Electroosmosis in a Microchannel (COMSOL)
The microchannel ABCD in Fig. E12.4.1, with length L=5 \times 10^{-4} \mathrm{~m} and width H=5 \times 10^{-5} \mathrm{~m}, contains an electrically conducting liquid whose physical properties are given in Table E12.4.1, in which “S” denotes units of Siemens, also equivalent to \mathrm{ohm}^{-1}. Note also that a coulomb (C) equals an ampere-second (A s), and that the dielectric constant is also known as the relative permittivity. Electric potentials of zero and 1 \mathrm{~V} are applied at the left and right ends \mathrm{AB} and \mathrm{CD}, respectively, and we wish to find the resulting liquid velocities, streamlines, and electric potential distribution.

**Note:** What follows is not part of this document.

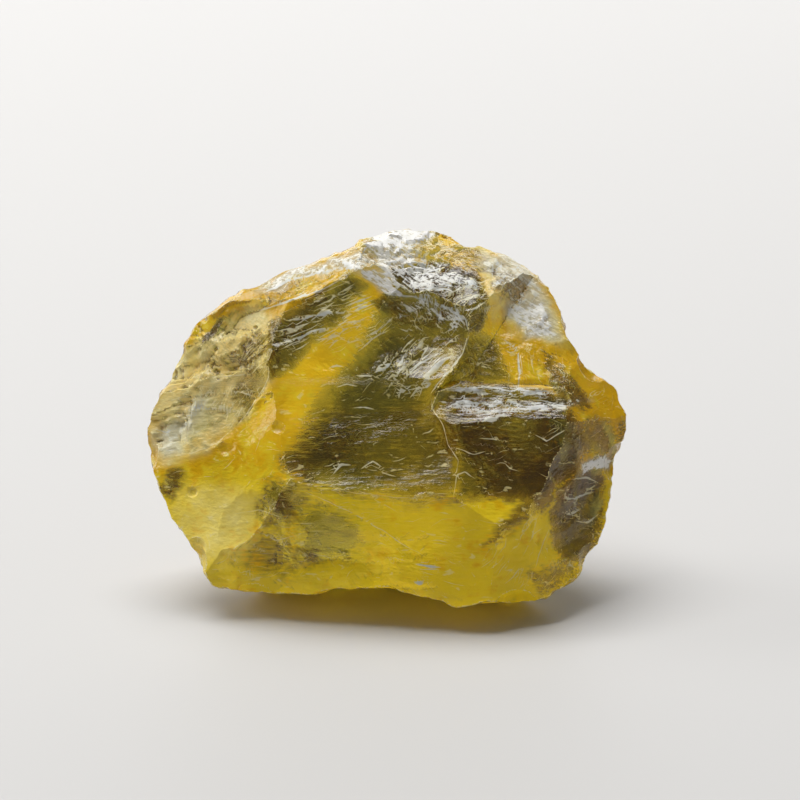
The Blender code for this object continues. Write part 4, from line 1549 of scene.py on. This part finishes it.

Table E12.4.1 Physical Properties of Liquid | |||
Property | Value | Units | COMSOL Name |
Density, ρ | 1.000 | kg/m^{3} | rho1 |
Viscosity, η | 0.001 | kg/m s | eta |
Electric conductance, k_{1} | 0.11845 | S/m | k1 |
Dielectric constant | 80.2 | — | epsr |
(relative permittivity, ε_{r} ) | — | — | |
Permittivity of free | |||
space, ε_{0} | 8.85 × 10^{-12} | C/V m | eps0 |
Liquid permittivity, ε_{w}=ε_{r} ε_{0} | 7.097 × 10^{-10} | C/V m | epsw |
Wall zeta potential, \zeta_{0} | −0.0965 | V | zet0 |
Table E12.4.2 Boundary Conditions | ||
Boundary | Navier-Stokes Mode | Electric Curr. Mode |
1 | Outflow, no backflow | Electric potential |
p_{0}=0 | V_{0}=0 | |
2 | Inflow/outflow velocity | Electric insulation |
v_{x}=\left(\varepsilon_{w} \zeta_{0} / \eta\right) \partial V / \partial x | ||
v_{y}=\left(\varepsilon_{w} \zeta_{0} / \eta\right) \partial V / \partial y | ||
3 | Inflow/outflow velocity | Electric insulation |
v_{x}=\left(\varepsilon_{w} \zeta_{0} / \eta\right) \partial V / \partial x | ||
v_{y}=\left(\varepsilon_{w} \zeta_{0} / \eta\right) \partial V / \partial y | ||
4 | Neutral (no normal applied stress) | Electric potential |
\mathbf{n} \cdot\left(-p \mathbf{I}+\eta\left(\nabla \mathbf{u}+(\nabla \mathbf{u})^{\mathrm{T}}\right)\right)=0 | V_{0}=1.0 |